To be clear, this isn’t a condemnation per-se.  Web services watch and collect this information because it does make them more attractive for users like me, and I am generally pleased by the level of service I get in return (for free usually).  The problem is it means they are strongly disincentivized from ignoring any useful information about me that they find, and doubly so for information I tell them not to pay attention to.
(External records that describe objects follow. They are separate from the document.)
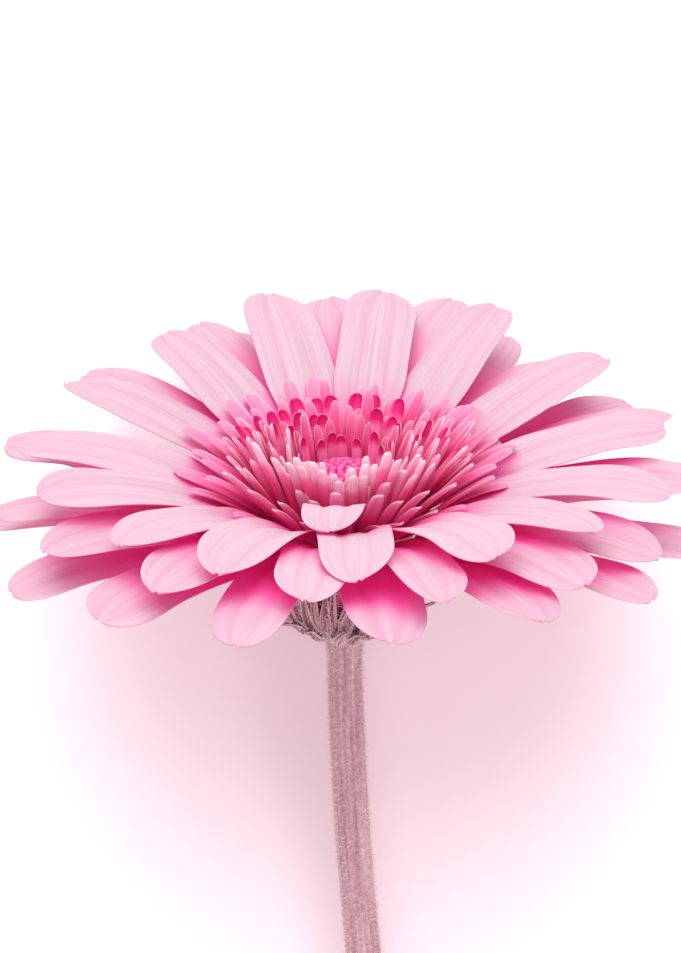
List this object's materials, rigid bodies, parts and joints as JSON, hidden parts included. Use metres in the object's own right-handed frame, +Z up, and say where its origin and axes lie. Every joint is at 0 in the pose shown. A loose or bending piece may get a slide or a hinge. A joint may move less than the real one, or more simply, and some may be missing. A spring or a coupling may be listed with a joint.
{
  "type": "cut gerbera",
  "caption": "Cut gerbera flower lying on a surface: head of layered pink ray florets around a fringed disc, a hairy dusty-mauve cup under it and a bare curved stem.",
  "frame": {"origin": "on the surface the flower lies on, at the middle of its outline seen from above", "axes": "+Z up from the surface, +Y from the head towards the cut end of the stem, +X to the right of a person who looks at the flower's face"},
  "size_m": [0.1134, 0.2338, 0.0969],
  "materials": {
    "ray_florets": "soft satin, thin and slightly translucent petal",
    "short_florets": "soft satin petal, pale at the tip",
    "disc_florets": "soft satin petal, white at the tip",
    "disc_buds": "smooth waxy bud",
    "receptacle": "matte plant flesh",
    "bracts": "matte, ribbed and hairy",
    "stem": "matte, covered in fine short hairs"
  },
  "bodies": {
    "root": {"ray_outer_01": "ray_florets", "ray_outer_02": "ray_florets", "ray_outer_03": "ray_florets", "ray_outer_04": "ray_florets", "ray_outer_05": "ray_florets", "ray_outer_06": "ray_florets", "ray_outer_07": "ray_florets", "ray_outer_08": "ray_florets", "ray_outer_09": "ray_florets", "ray_outer_10": "ray_florets", "ray_outer_11": "ray_florets", "ray_outer_12": "ray_florets", "ray_outer_13": "ray_florets", "ray_outer_14": "ray_florets", "ray_outer_15": "ray_florets", "ray_middle_01": "ray_florets", "ray_middle_02": "ray_florets", "ray_middle_03": "ray_florets", "ray_middle_04": "ray_florets", "ray_middle_05": "ray_florets", "ray_middle_06": "ray_florets", "ray_middle_07": "ray_florets", "ray_middle_08": "ray_florets", "ray_middle_09": "ray_florets", "ray_middle_10": "ray_florets", "ray_middle_11": "ray_florets", "ray_middle_12": "ray_florets", "ray_middle_13": "ray_florets", "ray_middle_14": "ray_florets", "ray_middle_15": "ray_florets", "ray_inner_01": "ray_florets", "ray_inner_02": "ray_florets", "ray_inner_03": "ray_florets", "ray_inner_04": "ray_florets", "ray_inner_05": "ray_florets", "ray_inner_06": "ray_florets", "ray_inner_07": "ray_florets", "ray_inner_08": "ray_florets", "ray_inner_09": "ray_florets", "ray_inner_10": "ray_florets", "ray_inner_11": "ray_florets", "ray_inner_12": "ray_florets", "ray_inner_13": "ray_florets", "ray_inner_14": "ray_florets", "ray_inner_15": "ray_florets", "ray_small": "ray_florets", "receptacle": "receptacle", "bracts_upper": "bracts", "bracts_lower": "bracts", "ray_short": "short_florets", "disc_outer": "disc_florets", "disc_middle": "disc_florets", "disc_inner": "disc_florets", "disc_buds": "disc_buds", "stem": "stem"}
  },
  "joints": []
}
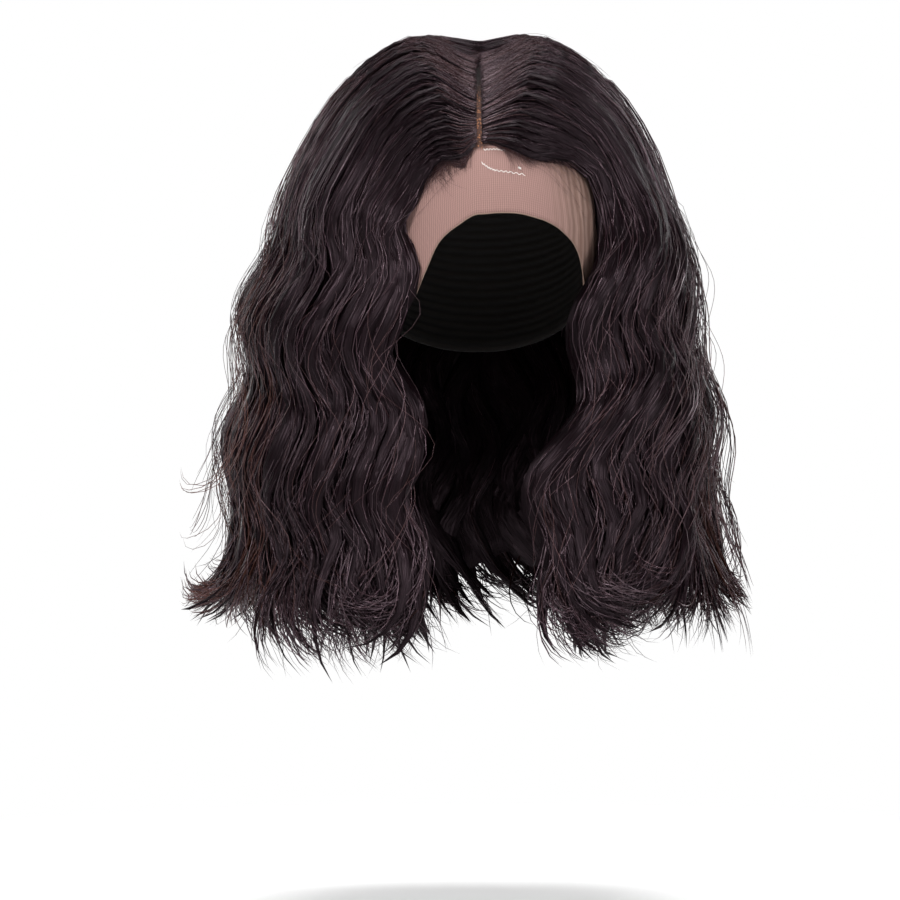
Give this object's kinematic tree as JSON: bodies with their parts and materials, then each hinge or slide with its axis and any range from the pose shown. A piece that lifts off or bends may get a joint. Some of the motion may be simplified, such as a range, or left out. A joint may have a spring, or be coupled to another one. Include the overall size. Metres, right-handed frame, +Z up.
{
  "type": "bob wig",
  "caption": "Centre-parted wavy bob wig with a lace front and net cap, in its worn form, for wearing or for dressing a display head.",
  "frame": {"origin": "underside of the cap at the crown, where the wig sits on a head", "axes": "+Z up out of the crown, -Y the way the face looks, +X to the right as seen from the front"},
  "size_m": [0.2937, 0.2342, 0.3525],
  "materials": {
    "hair": "near-black brown hair with a soft gloss",
    "lace": "sheer beige-brown lace, matt",
    "net": "dark stretch net, matt"
  },
  "bodies": {
    "root": {"lace_front": "lace", "net_cap": "net", "hair_left": "hair", "hair_right": "hair", "hair_back": "hair"}
  },
  "joints": []
}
One sort of exception to this is Apple, which seems to have made their enhanced privacy offerings a point of differentiation from their competitors.  So for instance Apple is fighting to protect various privacy standards (as is Mozilla – to their credit).  But Apple is fundamentally a premium company, and they don’t compete in most areas with for-free services like Facebook and Google.  Moreover, the model of paying for expensive, high quality web products makes no sense in 2013, when the vast majority of dominant web technologies are available to users at zero cost and with insanely high quality.  There already exist for-pay social networks, and you’d have to threaten me with physical harm to get me to switch from Facebook to one of those.

What this means is that anyone wanting to use certain features of the modern tech world without undue attention will have to do so conscientiously and with some effort.  There simply is no replacement for the services I want and expect as part of the modern web that will give me free access without the annoying data-mining.  For me, being able to use Gmail, Facebook, Amazon, Prismatic etc is worth the trade-off.  No questions asked, I’d rather figure out how to get along with free tech than live without it.  The downside of this all is that for me, and for anyone else who wants to do the same, for now and for the foreseeable future there is no such thing as “I’m just looking”.